À moins d’être à l’ouest, le premier lecteur venu aura compris que le 18 juin est une fois encore l’occasion d’un appel à résistance. Parce que malgré les dires inqualifiables d’un juge espagnol (fût-il suprême) qui n’a rien voulu comprendre à la nature profonde d’un investisseur Triodos, nous n’avons pas payé pour ça.
Lorsque vous vous engagez dans une voie de défaillance à vos principes, le réflexe est de nier la réalité, et de faire croire au plus grand nombre que finalement, il faut évoluer et que tout cela n’est pas si grave et que de toute façon, tout reste sous contrôle et qu’on garde l’essentiel, et que… et que… On connaît la mécanique. Soyons clair : c’est pure hypocrisie et point barre. Pensez à l’expression favorite de notre bon Fabrizio (du Grand Cactus) et vous aurez celle qui nous occupe en ce moment même. Car nous ne sommes pas dupes des atermoiements de certains qui cherchent à justifier leurs actions honteuses. En tentant de nous faire croire à leurs bons sentiments, ils ne font que souiller ce qui était beau et puissant. Quelle gloire mesquine peuvent-ils tirer de cette posture ?
En achetant un certificat jusqu’en 2020, chaque détenteur a au moins voulu placer dans un espace de conscience un geste qui lui faisait du bien, qui lui permettait de croire en un monde plus juste et plus sain, loin des affres d’un argent dont on sait au fond de soi qu’il pervertit l’âme d’une humanité qui fait ce qu’elle peut pour avancer, même si on ne sait pas trop vers où.

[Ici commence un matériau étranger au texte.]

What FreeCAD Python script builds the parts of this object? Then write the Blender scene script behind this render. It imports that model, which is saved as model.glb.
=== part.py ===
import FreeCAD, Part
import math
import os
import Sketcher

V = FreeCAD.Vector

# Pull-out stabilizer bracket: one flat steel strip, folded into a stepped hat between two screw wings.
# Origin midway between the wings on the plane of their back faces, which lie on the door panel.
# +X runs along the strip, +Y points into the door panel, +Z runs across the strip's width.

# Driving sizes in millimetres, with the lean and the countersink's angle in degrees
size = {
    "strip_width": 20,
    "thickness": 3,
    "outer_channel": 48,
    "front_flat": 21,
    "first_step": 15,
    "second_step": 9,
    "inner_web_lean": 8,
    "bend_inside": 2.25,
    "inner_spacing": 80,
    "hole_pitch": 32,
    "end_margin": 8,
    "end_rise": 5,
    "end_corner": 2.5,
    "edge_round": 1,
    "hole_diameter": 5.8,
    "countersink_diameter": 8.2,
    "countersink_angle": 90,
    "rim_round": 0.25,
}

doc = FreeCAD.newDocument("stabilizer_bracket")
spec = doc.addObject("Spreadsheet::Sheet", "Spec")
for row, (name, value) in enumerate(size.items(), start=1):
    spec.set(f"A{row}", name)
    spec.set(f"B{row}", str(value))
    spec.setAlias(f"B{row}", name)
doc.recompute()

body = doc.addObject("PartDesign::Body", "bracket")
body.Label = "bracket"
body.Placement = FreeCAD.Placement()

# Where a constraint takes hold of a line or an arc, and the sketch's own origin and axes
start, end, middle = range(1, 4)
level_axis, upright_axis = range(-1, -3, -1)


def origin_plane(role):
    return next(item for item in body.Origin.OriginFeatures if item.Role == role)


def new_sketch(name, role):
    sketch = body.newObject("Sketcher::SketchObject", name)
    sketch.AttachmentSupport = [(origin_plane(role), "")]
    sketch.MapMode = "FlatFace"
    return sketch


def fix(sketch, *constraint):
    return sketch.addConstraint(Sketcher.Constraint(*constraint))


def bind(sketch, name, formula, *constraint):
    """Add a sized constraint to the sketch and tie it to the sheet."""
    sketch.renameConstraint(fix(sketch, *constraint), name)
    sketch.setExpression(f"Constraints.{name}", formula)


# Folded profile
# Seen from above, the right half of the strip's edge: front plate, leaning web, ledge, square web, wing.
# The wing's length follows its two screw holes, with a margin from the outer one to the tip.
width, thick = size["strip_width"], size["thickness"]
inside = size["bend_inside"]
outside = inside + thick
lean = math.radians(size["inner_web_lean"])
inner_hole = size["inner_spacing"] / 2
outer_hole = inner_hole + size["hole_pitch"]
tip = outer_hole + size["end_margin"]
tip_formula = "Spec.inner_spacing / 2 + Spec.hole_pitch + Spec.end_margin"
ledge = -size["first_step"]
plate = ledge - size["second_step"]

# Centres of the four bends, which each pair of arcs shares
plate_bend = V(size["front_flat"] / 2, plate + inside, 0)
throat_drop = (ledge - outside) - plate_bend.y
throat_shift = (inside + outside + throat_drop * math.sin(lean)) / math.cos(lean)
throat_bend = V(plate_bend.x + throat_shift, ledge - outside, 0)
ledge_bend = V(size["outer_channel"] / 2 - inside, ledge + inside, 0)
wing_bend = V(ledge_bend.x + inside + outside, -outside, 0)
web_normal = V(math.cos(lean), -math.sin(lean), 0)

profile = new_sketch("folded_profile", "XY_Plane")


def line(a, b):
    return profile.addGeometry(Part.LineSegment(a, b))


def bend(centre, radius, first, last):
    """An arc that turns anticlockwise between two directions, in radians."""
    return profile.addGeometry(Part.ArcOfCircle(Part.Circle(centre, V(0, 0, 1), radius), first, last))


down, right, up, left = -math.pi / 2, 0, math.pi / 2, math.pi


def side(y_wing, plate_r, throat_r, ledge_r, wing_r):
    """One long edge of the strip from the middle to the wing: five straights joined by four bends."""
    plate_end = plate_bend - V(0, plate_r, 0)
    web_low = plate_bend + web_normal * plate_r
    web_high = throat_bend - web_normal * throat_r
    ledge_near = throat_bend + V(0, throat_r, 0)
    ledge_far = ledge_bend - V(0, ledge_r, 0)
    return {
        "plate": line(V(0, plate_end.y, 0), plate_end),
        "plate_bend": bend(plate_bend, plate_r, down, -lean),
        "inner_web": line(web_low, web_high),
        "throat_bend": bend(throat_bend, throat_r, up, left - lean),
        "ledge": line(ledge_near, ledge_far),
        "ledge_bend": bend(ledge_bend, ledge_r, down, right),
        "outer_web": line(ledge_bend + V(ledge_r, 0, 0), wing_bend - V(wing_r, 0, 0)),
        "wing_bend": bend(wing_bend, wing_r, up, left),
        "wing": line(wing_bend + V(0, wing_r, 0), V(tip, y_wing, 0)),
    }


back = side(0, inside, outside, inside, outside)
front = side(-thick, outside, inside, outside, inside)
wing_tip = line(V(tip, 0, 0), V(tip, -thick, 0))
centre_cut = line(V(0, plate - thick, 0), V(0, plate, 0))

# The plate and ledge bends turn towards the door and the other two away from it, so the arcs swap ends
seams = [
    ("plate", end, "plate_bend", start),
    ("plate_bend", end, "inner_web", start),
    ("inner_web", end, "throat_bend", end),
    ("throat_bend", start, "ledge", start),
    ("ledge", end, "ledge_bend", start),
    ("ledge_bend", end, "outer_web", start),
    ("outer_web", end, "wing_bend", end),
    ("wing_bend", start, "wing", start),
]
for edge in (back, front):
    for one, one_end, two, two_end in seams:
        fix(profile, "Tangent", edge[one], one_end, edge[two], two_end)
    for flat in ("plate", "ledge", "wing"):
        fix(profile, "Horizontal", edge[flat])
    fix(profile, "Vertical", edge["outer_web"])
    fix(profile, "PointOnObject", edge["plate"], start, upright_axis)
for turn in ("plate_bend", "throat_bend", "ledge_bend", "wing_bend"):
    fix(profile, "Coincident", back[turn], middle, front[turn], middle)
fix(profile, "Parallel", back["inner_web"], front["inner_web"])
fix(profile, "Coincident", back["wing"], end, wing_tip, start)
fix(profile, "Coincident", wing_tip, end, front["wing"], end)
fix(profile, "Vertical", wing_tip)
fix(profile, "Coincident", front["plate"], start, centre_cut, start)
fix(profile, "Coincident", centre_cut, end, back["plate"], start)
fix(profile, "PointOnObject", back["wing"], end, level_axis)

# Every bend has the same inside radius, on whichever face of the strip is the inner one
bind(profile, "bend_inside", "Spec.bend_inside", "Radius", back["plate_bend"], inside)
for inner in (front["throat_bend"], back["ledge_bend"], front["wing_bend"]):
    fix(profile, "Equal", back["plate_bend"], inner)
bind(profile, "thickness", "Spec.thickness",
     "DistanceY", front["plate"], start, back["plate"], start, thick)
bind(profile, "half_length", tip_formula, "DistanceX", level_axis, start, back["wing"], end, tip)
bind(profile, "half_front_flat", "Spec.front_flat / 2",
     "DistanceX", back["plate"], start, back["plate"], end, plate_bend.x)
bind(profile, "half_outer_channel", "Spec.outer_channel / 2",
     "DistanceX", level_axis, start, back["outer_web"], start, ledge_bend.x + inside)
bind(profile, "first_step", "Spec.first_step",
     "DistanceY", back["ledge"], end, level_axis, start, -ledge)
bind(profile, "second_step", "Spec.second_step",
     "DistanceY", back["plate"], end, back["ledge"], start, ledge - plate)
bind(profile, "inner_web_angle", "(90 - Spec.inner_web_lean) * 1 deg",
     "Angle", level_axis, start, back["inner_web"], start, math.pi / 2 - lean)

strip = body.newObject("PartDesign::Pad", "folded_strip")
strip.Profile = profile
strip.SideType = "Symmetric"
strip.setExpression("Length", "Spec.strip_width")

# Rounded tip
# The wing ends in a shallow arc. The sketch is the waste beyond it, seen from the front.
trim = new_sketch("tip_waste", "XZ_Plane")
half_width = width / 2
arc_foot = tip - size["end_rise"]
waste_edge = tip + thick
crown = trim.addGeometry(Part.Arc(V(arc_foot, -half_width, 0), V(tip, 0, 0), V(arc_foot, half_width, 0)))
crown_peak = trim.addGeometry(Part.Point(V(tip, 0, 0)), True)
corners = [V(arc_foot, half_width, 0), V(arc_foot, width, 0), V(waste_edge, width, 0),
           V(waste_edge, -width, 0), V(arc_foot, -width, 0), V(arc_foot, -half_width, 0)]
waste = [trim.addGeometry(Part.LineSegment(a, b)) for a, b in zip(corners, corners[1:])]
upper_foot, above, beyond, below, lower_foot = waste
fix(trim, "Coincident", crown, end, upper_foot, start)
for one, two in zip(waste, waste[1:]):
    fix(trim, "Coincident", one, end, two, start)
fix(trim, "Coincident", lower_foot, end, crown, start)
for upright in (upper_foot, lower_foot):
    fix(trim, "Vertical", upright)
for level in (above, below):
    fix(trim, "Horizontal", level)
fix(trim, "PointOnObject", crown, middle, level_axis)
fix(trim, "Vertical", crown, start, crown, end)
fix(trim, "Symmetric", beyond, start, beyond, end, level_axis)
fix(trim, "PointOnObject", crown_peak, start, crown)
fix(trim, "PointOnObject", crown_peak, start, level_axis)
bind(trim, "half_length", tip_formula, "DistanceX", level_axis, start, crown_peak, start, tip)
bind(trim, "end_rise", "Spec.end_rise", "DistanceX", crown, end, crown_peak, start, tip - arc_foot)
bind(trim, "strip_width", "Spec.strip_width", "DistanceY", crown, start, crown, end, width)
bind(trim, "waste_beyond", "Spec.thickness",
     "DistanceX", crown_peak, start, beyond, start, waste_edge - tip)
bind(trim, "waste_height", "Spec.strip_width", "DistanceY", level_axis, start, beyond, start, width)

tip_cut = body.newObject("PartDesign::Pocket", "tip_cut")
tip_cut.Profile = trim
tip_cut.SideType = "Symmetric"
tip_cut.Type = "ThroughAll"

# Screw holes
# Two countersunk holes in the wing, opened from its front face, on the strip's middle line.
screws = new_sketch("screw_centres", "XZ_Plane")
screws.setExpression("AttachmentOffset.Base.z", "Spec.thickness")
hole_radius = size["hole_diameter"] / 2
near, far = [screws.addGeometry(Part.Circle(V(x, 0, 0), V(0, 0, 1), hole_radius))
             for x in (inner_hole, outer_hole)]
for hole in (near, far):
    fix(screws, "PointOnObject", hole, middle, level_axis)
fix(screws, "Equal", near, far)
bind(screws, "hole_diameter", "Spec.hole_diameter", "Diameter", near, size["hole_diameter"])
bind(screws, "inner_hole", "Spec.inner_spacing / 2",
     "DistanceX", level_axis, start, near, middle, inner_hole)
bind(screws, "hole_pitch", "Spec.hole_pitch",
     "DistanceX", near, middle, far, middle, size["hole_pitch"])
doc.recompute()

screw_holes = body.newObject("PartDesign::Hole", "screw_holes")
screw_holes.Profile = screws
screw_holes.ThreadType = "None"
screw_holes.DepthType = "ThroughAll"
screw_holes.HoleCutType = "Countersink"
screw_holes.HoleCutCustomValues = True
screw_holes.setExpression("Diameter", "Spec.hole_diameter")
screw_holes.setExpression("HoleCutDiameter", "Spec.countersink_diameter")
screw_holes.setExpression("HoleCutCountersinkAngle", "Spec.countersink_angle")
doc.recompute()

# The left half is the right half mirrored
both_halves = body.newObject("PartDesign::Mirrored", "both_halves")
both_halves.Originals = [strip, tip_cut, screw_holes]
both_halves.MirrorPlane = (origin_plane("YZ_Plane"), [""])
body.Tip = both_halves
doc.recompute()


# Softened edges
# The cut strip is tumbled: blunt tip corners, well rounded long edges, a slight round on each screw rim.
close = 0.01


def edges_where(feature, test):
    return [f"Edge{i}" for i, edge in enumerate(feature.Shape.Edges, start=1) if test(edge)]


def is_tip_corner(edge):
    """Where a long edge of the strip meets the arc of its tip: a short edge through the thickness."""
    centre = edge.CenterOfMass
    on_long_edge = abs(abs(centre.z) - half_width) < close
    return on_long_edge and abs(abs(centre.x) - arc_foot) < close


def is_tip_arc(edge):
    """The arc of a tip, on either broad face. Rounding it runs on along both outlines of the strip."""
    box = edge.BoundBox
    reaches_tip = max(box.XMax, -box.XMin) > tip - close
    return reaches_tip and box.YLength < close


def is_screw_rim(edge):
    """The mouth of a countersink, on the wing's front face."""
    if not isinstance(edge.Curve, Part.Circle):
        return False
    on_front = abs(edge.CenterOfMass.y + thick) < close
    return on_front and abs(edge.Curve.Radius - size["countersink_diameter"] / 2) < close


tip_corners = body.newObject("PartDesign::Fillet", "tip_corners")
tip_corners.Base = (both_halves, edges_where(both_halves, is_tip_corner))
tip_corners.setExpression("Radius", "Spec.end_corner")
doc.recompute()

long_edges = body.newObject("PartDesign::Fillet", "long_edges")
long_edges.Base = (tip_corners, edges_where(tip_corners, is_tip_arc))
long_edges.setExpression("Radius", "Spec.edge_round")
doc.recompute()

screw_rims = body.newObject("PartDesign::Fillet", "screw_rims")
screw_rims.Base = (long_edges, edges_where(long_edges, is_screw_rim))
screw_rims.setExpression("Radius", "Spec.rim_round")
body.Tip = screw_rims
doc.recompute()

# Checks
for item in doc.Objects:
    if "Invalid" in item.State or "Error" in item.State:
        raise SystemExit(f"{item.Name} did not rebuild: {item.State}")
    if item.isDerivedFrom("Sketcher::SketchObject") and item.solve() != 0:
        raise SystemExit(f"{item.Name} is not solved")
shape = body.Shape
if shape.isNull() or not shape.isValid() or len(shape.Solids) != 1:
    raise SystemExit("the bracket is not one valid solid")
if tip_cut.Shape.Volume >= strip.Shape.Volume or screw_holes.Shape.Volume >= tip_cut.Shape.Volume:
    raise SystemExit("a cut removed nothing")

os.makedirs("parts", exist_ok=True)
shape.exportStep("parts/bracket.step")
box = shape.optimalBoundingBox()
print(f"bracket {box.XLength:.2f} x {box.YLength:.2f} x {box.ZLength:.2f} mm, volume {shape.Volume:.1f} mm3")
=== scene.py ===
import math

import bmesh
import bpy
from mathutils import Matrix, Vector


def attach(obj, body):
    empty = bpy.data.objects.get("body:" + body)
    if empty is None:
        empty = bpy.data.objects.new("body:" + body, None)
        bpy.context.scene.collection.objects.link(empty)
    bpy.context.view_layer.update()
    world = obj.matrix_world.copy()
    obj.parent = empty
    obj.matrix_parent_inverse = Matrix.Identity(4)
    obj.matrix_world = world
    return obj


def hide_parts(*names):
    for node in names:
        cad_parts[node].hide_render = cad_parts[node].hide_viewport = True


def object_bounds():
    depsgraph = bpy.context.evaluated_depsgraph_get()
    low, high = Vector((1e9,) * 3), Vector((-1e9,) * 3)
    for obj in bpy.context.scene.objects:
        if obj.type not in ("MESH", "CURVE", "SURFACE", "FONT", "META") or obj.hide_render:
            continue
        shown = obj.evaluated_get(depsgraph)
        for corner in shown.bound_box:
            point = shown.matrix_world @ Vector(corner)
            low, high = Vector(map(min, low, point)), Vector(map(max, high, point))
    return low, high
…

En faisant coter ses titres sur une bourse, Triodos a décidé de naviguer sur une mare boueuse qui a ses charmes pour la carpe, mais pas pour celui qui voulait faire grandir une banque différente. Pour cela, point n’était besoin de se corrompre, on avait déjà tout ce qu’il fallait dans un monde plus « classique ».
Alors, disons à ces messieurs : relisez Cyrano ! Et plus pragmatiquement : Veuillez laisser l’endroit de notre conscience aussi propre en sortant que vous l’avez trouvé en entrant.